*Data for the task*.

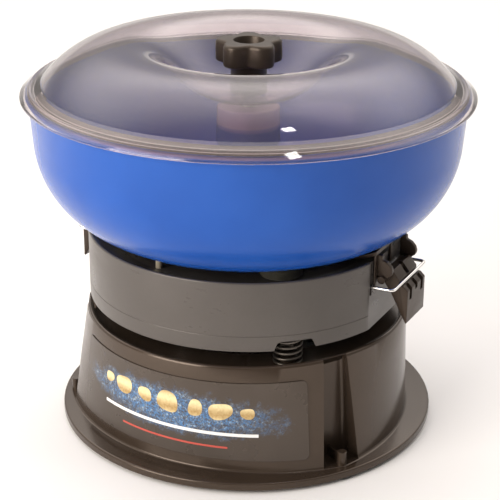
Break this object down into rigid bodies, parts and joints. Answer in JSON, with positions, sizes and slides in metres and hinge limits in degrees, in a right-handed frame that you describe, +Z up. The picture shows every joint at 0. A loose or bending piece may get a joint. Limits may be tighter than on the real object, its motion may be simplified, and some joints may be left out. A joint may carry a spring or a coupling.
{
  "type": "vibratory rock tumbler",
  "caption": "Vibratory rock tumbler: ring-shaped bowl with a clear domed lid and star knob, latched to a sprung motor drum on a lobed base.",
  "frame": {"origin": "on the ground under the middle of the base, on the axis shared by base, drum, bowl and lid", "axes": "+Z up along that axis; -Y is the front, with the label panel facing front left; the latches are at azimuths -27.2 and 152.8 degrees from +X"},
  "size_m": [0.355, 0.355, 0.3122],
  "materials": {
    "black_plastic": "satin",
    "drum_plastic": "satin",
    "blue_plastic": "gloss",
    "clear_plastic": "clear, slightly smoky",
    "knob_plastic": "matte",
    "black_rubber": "matte",
    "pad_rubber": "matte",
    "gasket_rubber": "matte",
    "beige_nylon": "satin",
    "zinc_steel": "zinc plated",
    "bright_wire": "polished",
    "lamination_steel": "stacked laminations",
    "copper_winding": "varnished",
    "label_film": "printed film"
  },
  "bodies": {
    "base": {"base_housing": "black_plastic", "foot_1": "black_rubber", "foot_2": "black_rubber", "foot_3": "black_rubber", "cord_gland": "black_rubber", "foot_screw_1": "zinc_steel", "foot_screw_2": "zinc_steel", "foot_screw_3": "zinc_steel", "spring_1": "zinc_steel", "spring_2": "zinc_steel", "spring_3": "zinc_steel", "label_plate": "label_film"},
    "drum": {"drum_shroud": "drum_plastic", "bowl_pad_1": "pad_rubber", "bowl_pad_2": "pad_rubber", "bowl_pad_3": "pad_rubber", "bowl_pad_4": "pad_rubber", "locating_pin_front": "beige_nylon", "locating_pin_rear": "beige_nylon", "motor_plate": "zinc_steel", "plate_bolt_1": "zinc_steel", "plate_bolt_2": "zinc_steel", "plate_bolt_3": "zinc_steel", "motor_bolt_front": "zinc_steel", "motor_bolt_rear": "zinc_steel", "bearing_top": "zinc_steel", "bearing_bottom": "zinc_steel", "stator_core": "lamination_steel", "winding_top": "copper_winding", "winding_bottom": "copper_winding", "end_bell_top": "black_plastic", "end_bell_bottom": "black_plastic"},
    "rotor": {"motor_shaft": "zinc_steel", "eccentric_weight": "zinc_steel", "weight_set_screw": "zinc_steel", "rotor_core": "lamination_steel", "cooling_fan": "black_plastic"},
    "bowl": {"bowl": "blue_plastic", "lid_stud": "zinc_steel", "stud_washer": "zinc_steel", "stud_nut": "zinc_steel", "bracket_screw_left_1": "zinc_steel", "bracket_screw_left_2": "zinc_steel", "bracket_screw_right_1": "zinc_steel", "bracket_screw_right_2": "zinc_steel", "latch_bracket_left": "black_plastic", "latch_bracket_right": "black_plastic"},
    "handle_right": {"latch_handle_right": "black_plastic"},
    "bail_right": {"latch_bail_right": "bright_wire"},
    "handle_left": {"latch_handle_left": "black_plastic"},
    "bail_left": {"latch_bail_left": "bright_wire"},
    "lid": {"lid": "clear_plastic", "lid_gasket": "gasket_rubber"},
    "washer": {"knob_washer": "zinc_steel"},
    "knob": {"knob": "knob_plastic", "knob_insert": "zinc_steel"}
  },
  "joints": [
    {"name": "drum_bounce", "type": "slide", "parent": "base", "child": "drum", "axis": [0, 0, 1], "range_m": [-0.003, 0.003], "stiffness_N_per_m": 24000, "springref_m": 0.00193, "deforming": ["spring_1", "spring_2", "spring_3"]},
    {"name": "rotor_spin", "type": "hinge", "parent": "drum", "child": "rotor", "pos_m": [0, 0, 0.1155], "axis": [0, 0, 1], "continuous": true},
    {"name": "bowl_lift", "type": "slide", "parent": "drum", "child": "bowl", "axis": [0, 0, 1], "range_m": [0, 0.09]},
    {"name": "latch_handle_right", "type": "hinge", "parent": "bowl", "child": "handle_right", "pos_m": [0.11447, -0.05883, 0.1466], "axis": [-0.4571, -0.8894, 0], "range_deg": [0, 60]},
    {"name": "latch_bail_right", "type": "hinge", "parent": "handle_right", "child": "bail_right", "pos_m": [0.12585, -0.06468, 0.1425], "axis": [0.4571, 0.8894, 0], "range_deg": [0, 60]},
    {"name": "latch_handle_left", "type": "hinge", "parent": "bowl", "child": "handle_left", "pos_m": [-0.11447, 0.05883, 0.1466], "axis": [0.4571, 0.8894, 0], "range_deg": [0, 60]},
    {"name": "latch_bail_left", "type": "hinge", "parent": "handle_left", "child": "bail_left", "pos_m": [-0.12585, 0.06468, 0.1425], "axis": [-0.4571, -0.8894, 0], "range_deg": [0, 60]},
    {"name": "lid_lift", "type": "slide", "parent": "bowl", "child": "lid", "axis": [0, 0, 1], "range_m": [0, 0.08]},
    {"name": "knob_rise", "type": "slide", "parent": "lid", "child": "washer", "axis": [0, 0, 1], "range_m": [0, 0.02116]},
    {"name": "knob_turn", "type": "hinge", "parent": "washer", "child": "knob", "pos_m": [0, 0, 0.2736], "axis": [0, 0, 1], "range_deg": [0, 5400]}
  ],
  "couplings": [
    {"joint": "knob_rise", "follows": "knob_turn", "m_per_rad": 0.00022457}
  ]
}
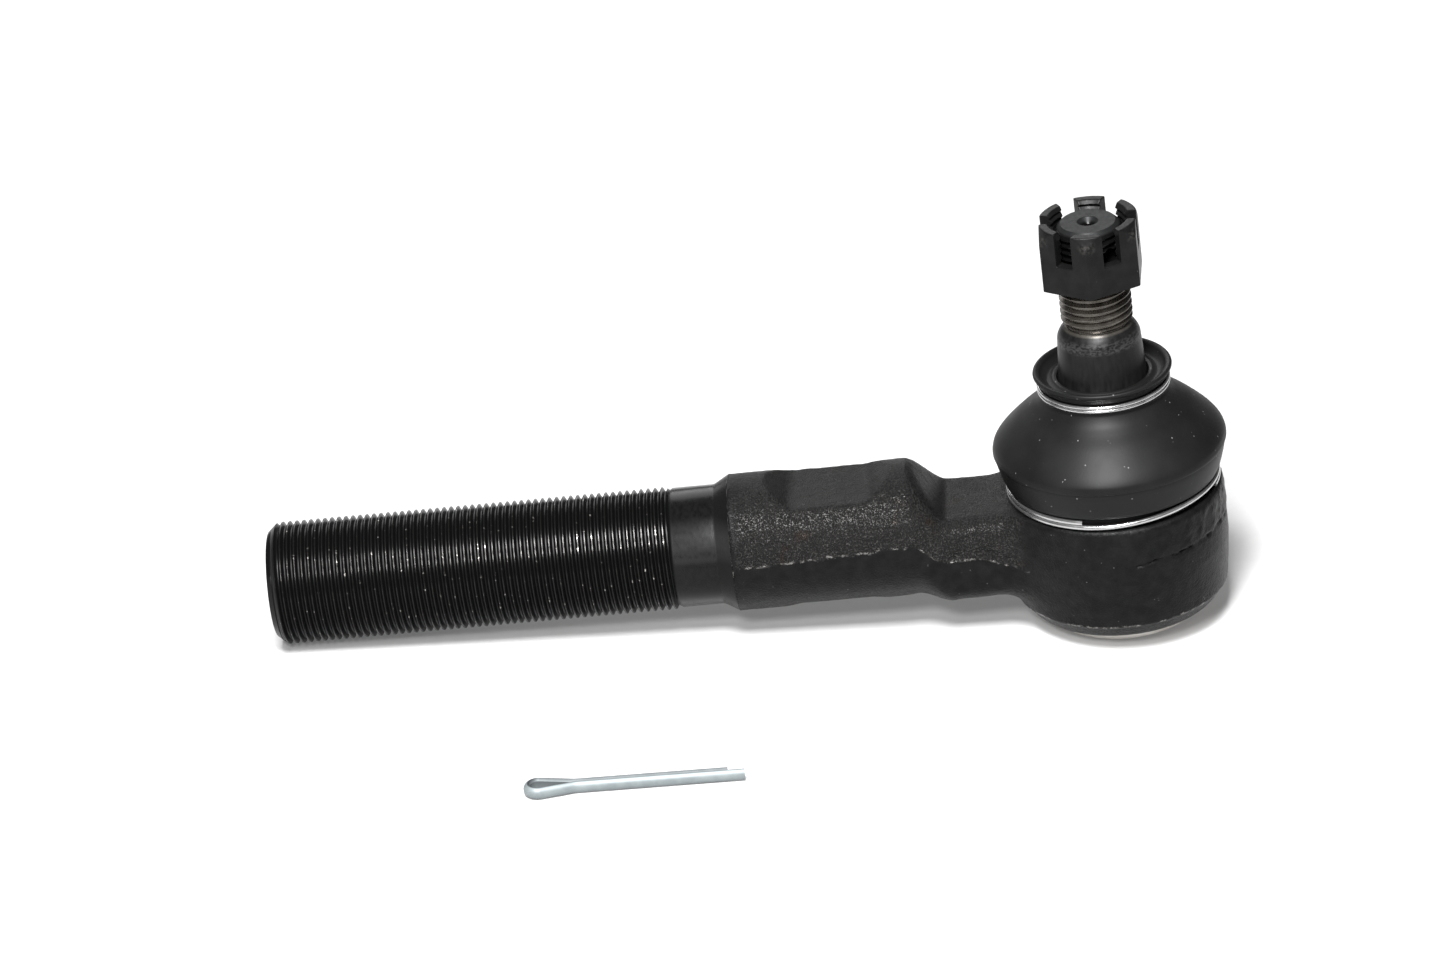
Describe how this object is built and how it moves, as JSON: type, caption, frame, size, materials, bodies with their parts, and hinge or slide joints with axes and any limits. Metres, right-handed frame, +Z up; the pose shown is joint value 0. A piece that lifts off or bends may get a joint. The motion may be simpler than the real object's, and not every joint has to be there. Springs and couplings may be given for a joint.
{
  "type": "tie rod end",
  "caption": "Outer tie rod end: forged body with a male-threaded shank, booted ball stud, castle nut and loose split pin.",
  "frame": {"origin": "centre of the ball, which the stud tilts and turns about", "axes": "+Z up the stud at rest, -X along the threaded shank, -Y to the front"},
  "size_m": [0.2034, 0.0982, 0.0905],
  "materials": {
    "forged_black": "black coated steel forging, rough grain, machined thread",
    "stud_steel": "dark phosphated steel, worn threads",
    "seat_polymer": "self-lubricating plastic, matte",
    "spring_steel": "spring steel, satin",
    "cover_steel": "plated pressed steel, satin",
    "boot_rubber": "matte black rubber with a soft sheen",
    "ring_wire": "bright spring wire",
    "nut_black": "black oxide steel, satin",
    "pin_zinc": "zinc plated, bright"
  },
  "bodies": {
    "housing": {"forged_body": "forged_black", "upper_ball_seat": "seat_polymer", "cover_plate": "cover_steel", "lower_boot_ring": "ring_wire"},
    "boot": {"dust_boot": "boot_rubber"},
    "collar": {"upper_boot_ring": "ring_wire"},
    "stud": {"ball_stud": "stud_steel"},
    "nut": {"castle_nut": "nut_black"},
    "lower_seat": {"lower_ball_seat": "seat_polymer", "preload_spring": "spring_steel"},
    "loose_pin": {"split_pin": "pin_zinc"}
  },
  "joints": [
    {"name": "tilt_along", "type": "hinge", "parent": "housing", "child": "boot", "pos_m": [0, 0, 0], "axis": [0, 1, 0], "range_deg": [-17, 17], "deforming": ["dust_boot"]},
    {"name": "tilt_across", "type": "hinge", "parent": "boot", "child": "collar", "pos_m": [0, 0, 0], "axis": [1, 0, 0], "range_deg": [-17, 17]},
    {"name": "stud_spin", "type": "hinge", "parent": "collar", "child": "stud", "pos_m": [0, 0, 0], "axis": [0, 0, 1], "continuous": true},
    {"name": "nut_turn", "type": "hinge", "parent": "stud", "child": "nut", "pos_m": [0, 0, 0.0645], "axis": [0, 0, 1], "continuous": true},
    {"name": "seat_travel", "type": "slide", "parent": "housing", "child": "lower_seat", "axis": [0, 0, 1], "range_m": [-0.0004, 0], "stiffness_N_per_m": 2000, "springref_m": 0.001, "deforming": ["preload_spring"]},
    {"name": "pin_lift", "type": "slide", "parent": "housing", "child": "loose_pin", "axis": [0, 0, 1], "range_m": [0, 0.06]}
  ]
}
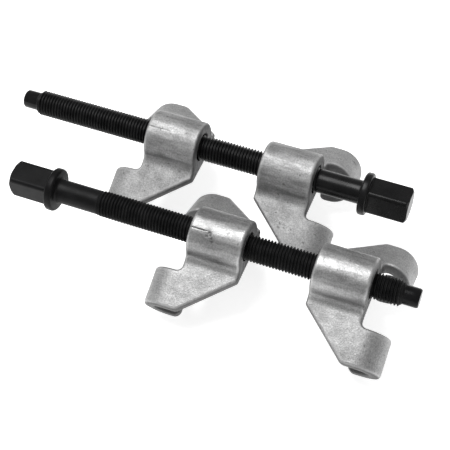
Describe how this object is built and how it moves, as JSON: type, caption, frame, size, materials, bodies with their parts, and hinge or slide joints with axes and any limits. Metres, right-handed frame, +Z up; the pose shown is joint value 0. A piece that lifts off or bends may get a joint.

*Exercise description*.
Copy each line that contains the word "degrees".

*Answer in full*.
Break this object down into rigid bodies, parts and joints. Answer in JSON, with positions, sizes and slides in metres and hinge limits in degrees, in a right-handed frame that you describe, +Z up. The picture shows every joint at 0. A loose or bending piece may get a joint. Limits may be tighter than on the real object, its motion may be simplified, and some joints may be left out. A joint may carry a spring or a coupling.
  "frame": {"origin": "on the ground under the middle of the base, on the axis shared by base, drum, bowl and lid", "axes": "+Z up along that axis; -Y is the front, with the label panel facing front left; the latches are at azimuths -27.2 and 152.8 degrees from +X"},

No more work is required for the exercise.